Una civiltà di pace è possibile
Smantellare la guerra a partire dal quotidiano
di Don Carlo Bellini, vicario Episcopale per la pastorale
Siamo sconvolti dalla guerra, con le sue inutili atrocità e crudeltà, da un modo di fare guerra che non conosce più regole e coinvolge senza vergogna i civili. Gli orrori e gli infiniti inganni della guerra ci assalgono, ci rattristano e quasi finiscono per stancarci. Vorremmo non parlarne più, magari non avere notizie. E invece dobbiamo parlarne e mettere in campo parole di verità, che diventino cultura e civiltà e aprano alla speranza. Cominciamo allora col dire che la violenza tra gli uomini non è naturale. Stiamo tornando ad abituarci all’idea che le questioni tra gli uomini si risolvono con la violenza, che la guerra c’è sempre stata e ci sarà sempre. Invece gli storici rivelano che la preistoria non era tanto violenta (Marylene Pathu Mathis, Prehistoire de la violence et de la guerre, Odile Jacob 2013) e anche oggi ci sono culture che non conoscono la violenza o la tengono ai margini del loro stile di vita. Così sono i Fore della Nuova Guinea, i Kung del deserto del Kalahari o i Senoi della Malesia occidentale (studi raccolti dall’antropologo Ashley Montagu morto nel 1992). La violenza non è geneticamente insita nell’uomo (a differenza dell’aggressività) ma è un tipico prodotto di natura e cultura. Dunque, è possibile lavorare per una cultura della nonviolenza, cultura in senso forte, non idealismo utopico di una minoranza ingenua. Addirittura possiamo smascherare una cultura della violenza che ha le sue radici nella mitologia babilonese in cui il cosmo nasce dal dio Marduk che mette ordine nell’universo facondo a pezzi Tiamat, divinità femminile portatrice di caos.

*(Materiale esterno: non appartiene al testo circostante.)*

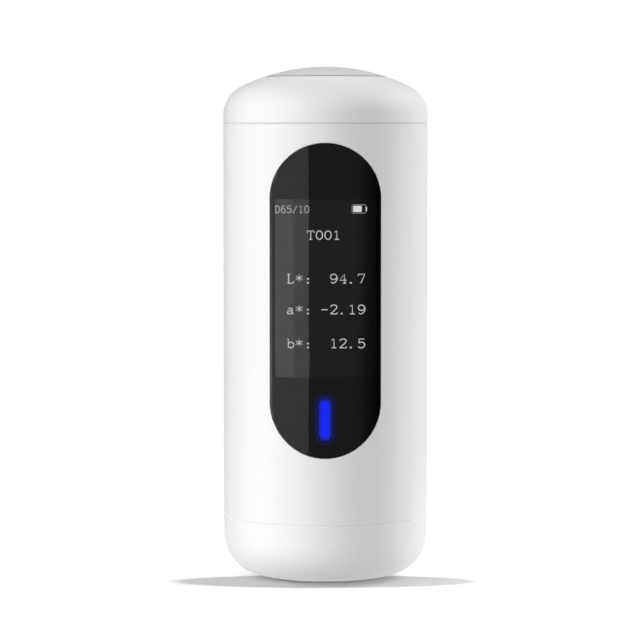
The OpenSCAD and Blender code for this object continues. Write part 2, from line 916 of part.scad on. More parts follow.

Da allora nelle nostre narrazioni l’eroe positivo riporta l’ordine usando una violenza “buona”, da Ulisse fino a Spiderman e nessuno (unica eccezione Gesù di Nazareth) risolve mai le questioni senza l’uso della violenza, neanche nei cartoni animati. Eppure, si potrebbe scrivere la storia raccontando anche gli eventi che hanno avuto per protagonisti donne e uomini nonviolenti ed è stato fatto, ma non viene insegnato. Così come esistono teologie nonviolente in tutte le tradizioni religiose che aspettano di essere scoperte. Anche dal punto di vista dell’evoluzione da più di un secolo si sa che non c’è solo la sopravvivenza del più forte ma anche del più solidale. Invece eccoci qui in una miseranda cultura del “prima noi poi gli altri”, in una comunicazione fatta di slogan e arroganza, in un mondo che assiste all’aumento della violenza tra i giovani (anche per gioco) alla quale lo Stato risponde con un aumento del controllo. In fondo non è sorprendente che siano possibili guerre orrende in un mondo che tutto sommato è diventato più tollerante nei confronti della violenza quotidiana. Certo ci scandalizziamo ma alla fine torniamo al gioco storico della faziosità e del prendere posizione. In fondo pensiamo che la pace tornerà solo quando tutte le battaglie saranno state combattute fino in fondo e dunque vinca il migliore.
Da questo pensiero malato dobbiamo uscire, prima di tutto coltivando la speranza che un altro modo di stare al mondo esista. Credo che non ci sia altra via che un lavoro minuzioso, capillare, quotidiano di educazione e pratica della nonviolenza; che si occupi anche di economia, scienza, psicologia, politica e tutto il resto, che cioè non si basi su una fumosità velleitaria di gente ingenua (l’Università di Modena è entrata a far parte della Rete delle Università per la Pace). Lo si può fare anche a Carpi, le persone coraggiose e intelligenti non mancano. Un’ultima parola sul cristianesimo. La nonviolenza non è solo una tecnica della gestione del conflitto, è una cultura e anche una spiritualità, laica e religiosa, di apertura all’altro e all’Altro. I credenti in Gesù, morto e risorto, potranno essere fermento per il futuro se prenderanno sul serio la radice nonviolenta della loro tradizione, senza tentennamenti nei confronti di tentazioni identitarie che tollerino la scomparsa del diverso da sé.